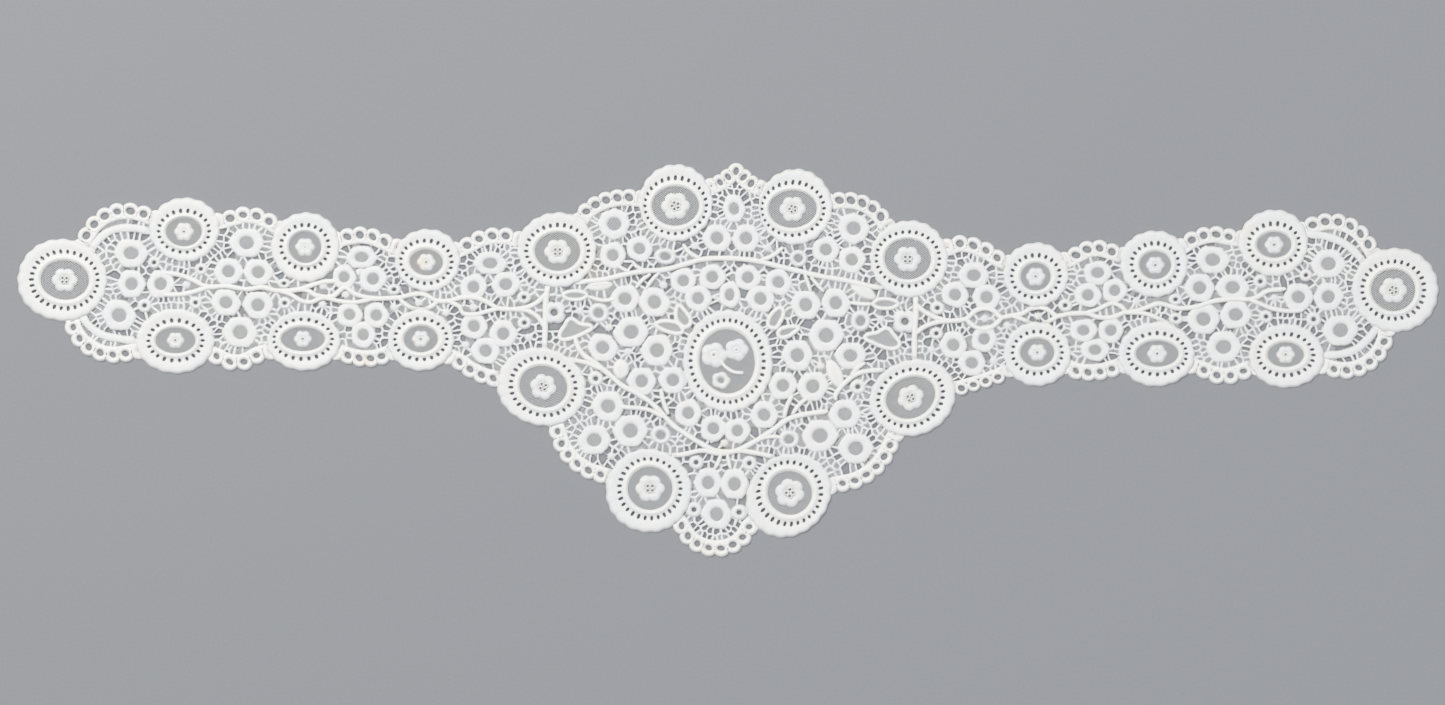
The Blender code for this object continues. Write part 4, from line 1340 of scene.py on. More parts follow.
# The border, clockwise from the left tip: each edging run joins the medallion in its row to the next
MEDALLIONS = [Medallion("medallion_" + name, *sizes) for name, *sizes in (
    ("tip_left", 62.5, 280, 45.5, 42, 0, 65, 280, 32.7, 28.5, 23.8, 19.8, 13, 4),
    ("top_1", 184.5, 229.7, 36.5, 32.7, 0, 184, 231.5, 25.5, 20.3, 18, 14.3, 10, 1),
    ("top_2", 305.5, 247.3, 35.5, 35.8, 0, 305, 246.8, 24, 21.5, 16.2, 15.7, 10, 0),
    ("top_3", 427.3, 260.3, 34, 32.3, 0, 426, 262, 25.8, 21.5, 16.5, 13, 9.5, 1),
    ("top_4", 557, 250, 40.3, 38.3, 0, 557.5, 251.3, 31, 26, 22.3, 19, 13.5, 4),
    ("top_5", 676, 203, 37.8, 39.2, 0, 675.7, 206, 31, 27.5, 23.3, 19.4, 14.5, 5),
    ("top_6", 795.5, 207, 38.2, 38.5, 0, 792.7, 209, 31.5, 26, 24.2, 18.3, 13.5, 5),
    ("top_7", 909, 259, 40.3, 39.5, 0, 907.8, 258.8, 32, 27, 23.2, 20.2, 14, 4),
    ("top_8", 1036, 274.5, 34, 33, 0, 1035.7, 276.3, 24.5, 21, 15, 13.8, 10, 1),
    ("top_9", 1154, 264, 35.2, 34.3, 0, 1154.8, 264.8, 23.5, 21.5, 15.8, 13.8, 9.5, 1),
    ("top_10", 1273.5, 243, 35.3, 34, 0, 1274, 244.5, 25, 20.5, 17, 12.7, 9.5, 1),
    ("tip_right", 1395, 290, 44, 43, 0, 1393, 290, 30.5, 28.5, 21.7, 21, 14, 5),
    ("low_10", 1286.5, 355.8, 38.6, 32.8, 0, 1286, 355, 27.5, 20.5, 18, 12.3, 9.5, 1),
    ("low_9", 1156.5, 354, 39, 33, 0, 1157.5, 354, 29, 20.3, 21, 12.8, 10, 1),
    ("low_8", 1037.4, 354, 34.4, 32.8, 0, 1037.4, 352.8, 24.5, 20.8, 16.5, 14, 9.3, 1),
    ("low_7", 912.5, 397.5, 45, 38.3, -20, 910.5, 397.5, 33, 27.5, 25, 20, 13.5, 4),
    ("low_6", 788.7, 495, 46, 39.8, -45, 789.7, 493, 31, 31, 21.5, 22, 15, 4),
    ("low_5", 649, 490.5, 43.5, 42.5, 0, 650, 488.7, 30, 29.3, 21.8, 21.3, 14.5, 4),
    ("low_4", 541.5, 386.5, 46, 39.5, 15, 543.5, 386.5, 32.5, 28, 24, 20.3, 13.5, 4),
    ("low_3", 421, 340.3, 34.5, 31.2, 0, 421.2, 339.3, 26.5, 20, 17, 13, 9, 1),
    ("low_2", 304, 340.7, 37.5, 30.6, 0, 303.3, 339.3, 29, 19.5, 21.5, 11.8, 9, 1),
    ("low_1", 175.5, 341, 40, 33, 0, 175.8, 340.7, 26.5, 19.5, 19.5, 12.5, 8.7, 1),
)]
CENTRE_MEDALLION = Medallion(
    "medallion_centre", 727.8, 361, 45.7, 52.5, 0, 727.2, 361.2, 36.5, 41.4, 27.3, 32.2, 17)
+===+
Extract the data in full. Keep it word for word.

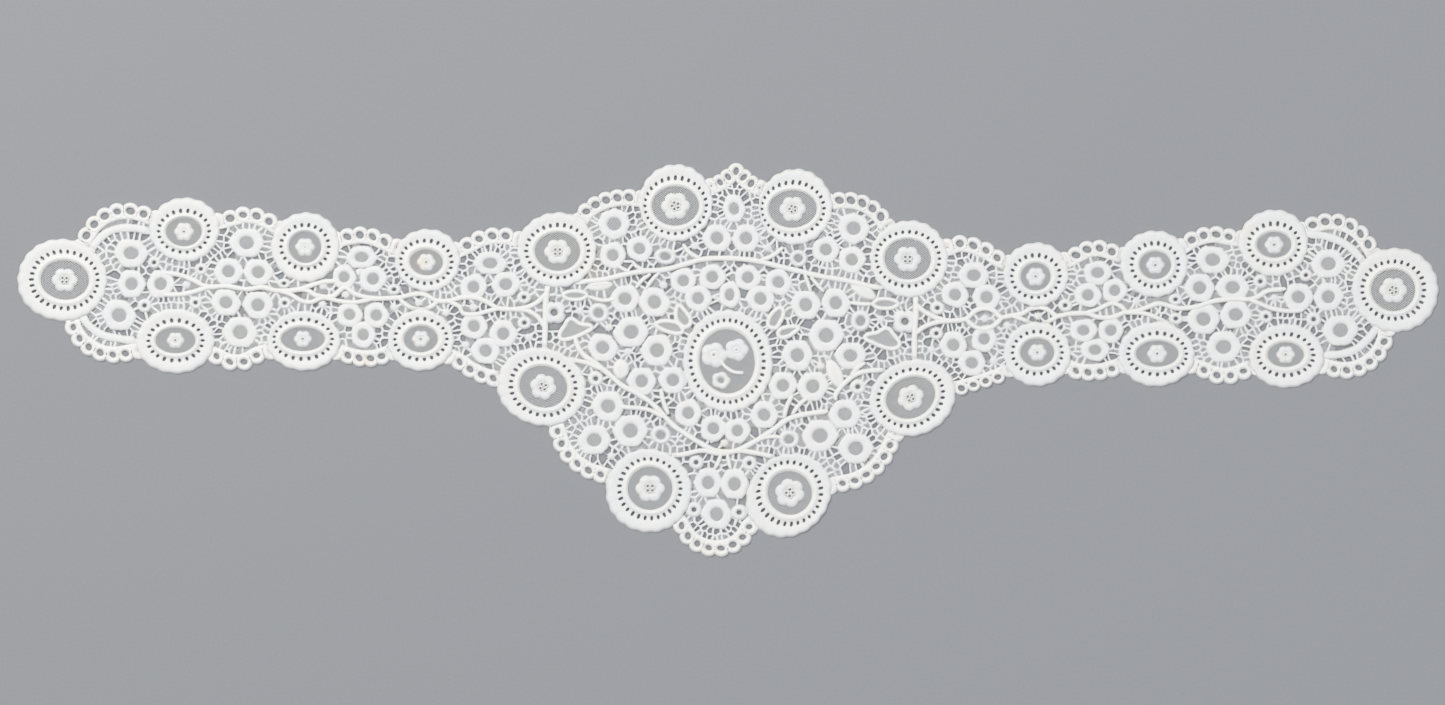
The Blender code for this object continues. Write part 4, from line 1340 of scene.py on. More parts follow.
# The border, clockwise from the left tip: each edging run joins the medallion in its row to the next
MEDALLIONS = [Medallion("medallion_" + name, *sizes) for name, *sizes in (
    ("tip_left", 62.5, 280, 45.5, 42, 0, 65, 280, 32.7, 28.5, 23.8, 19.8, 13, 4),
    ("top_1", 184.5, 229.7, 36.5, 32.7, 0, 184, 231.5, 25.5, 20.3, 18, 14.3, 10, 1),
    ("top_2", 305.5, 247.3, 35.5, 35.8, 0, 305, 246.8, 24, 21.5, 16.2, 15.7, 10, 0),
    ("top_3", 427.3, 260.3, 34, 32.3, 0, 426, 262, 25.8, 21.5, 16.5, 13, 9.5, 1),
    ("top_4", 557, 250, 40.3, 38.3, 0, 557.5, 251.3, 31, 26, 22.3, 19, 13.5, 4),
    ("top_5", 676, 203, 37.8, 39.2, 0, 675.7, 206, 31, 27.5, 23.3, 19.4, 14.5, 5),
    ("top_6", 795.5, 207, 38.2, 38.5, 0, 792.7, 209, 31.5, 26, 24.2, 18.3, 13.5, 5),
    ("top_7", 909, 259, 40.3, 39.5, 0, 907.8, 258.8, 32, 27, 23.2, 20.2, 14, 4),
    ("top_8", 1036, 274.5, 34, 33, 0, 1035.7, 276.3, 24.5, 21, 15, 13.8, 10, 1),
    ("top_9", 1154, 264, 35.2, 34.3, 0, 1154.8, 264.8, 23.5, 21.5, 15.8, 13.8, 9.5, 1),
    ("top_10", 1273.5, 243, 35.3, 34, 0, 1274, 244.5, 25, 20.5, 17, 12.7, 9.5, 1),
    ("tip_right", 1395, 290, 44, 43, 0, 1393, 290, 30.5, 28.5, 21.7, 21, 14, 5),
    ("low_10", 1286.5, 355.8, 38.6, 32.8, 0, 1286, 355, 27.5, 20.5, 18, 12.3, 9.5, 1),
    ("low_9", 1156.5, 354, 39, 33, 0, 1157.5, 354, 29, 20.3, 21, 12.8, 10, 1),
    ("low_8", 1037.4, 354, 34.4, 32.8, 0, 1037.4, 352.8, 24.5, 20.8, 16.5, 14, 9.3, 1),
    ("low_7", 912.5, 397.5, 45, 38.3, -20, 910.5, 397.5, 33, 27.5, 25, 20, 13.5, 4),
    ("low_6", 788.7, 495, 46, 39.8, -45, 789.7, 493, 31, 31, 21.5, 22, 15, 4),
    ("low_5", 649, 490.5, 43.5, 42.5, 0, 650, 488.7, 30, 29.3, 21.8, 21.3, 14.5, 4),
    ("low_4", 541.5, 386.5, 46, 39.5, 15, 543.5, 386.5, 32.5, 28, 24, 20.3, 13.5, 4),
    ("low_3", 421, 340.3, 34.5, 31.2, 0, 421.2, 339.3, 26.5, 20, 17, 13, 9, 1),
    ("low_2", 304, 340.7, 37.5, 30.6, 0, 303.3, 339.3, 29, 19.5, 21.5, 11.8, 9, 1),
    ("low_1", 175.5, 341, 40, 33, 0, 175.8, 340.7, 26.5, 19.5, 19.5, 12.5, 8.7, 1),
)]
CENTRE_MEDALLION = Medallion(
    "medallion_centre", 727.8, 361, 45.7, 52.5, 0, 727.2, 361.2, 36.5, 41.4, 27.3, 32.2, 17)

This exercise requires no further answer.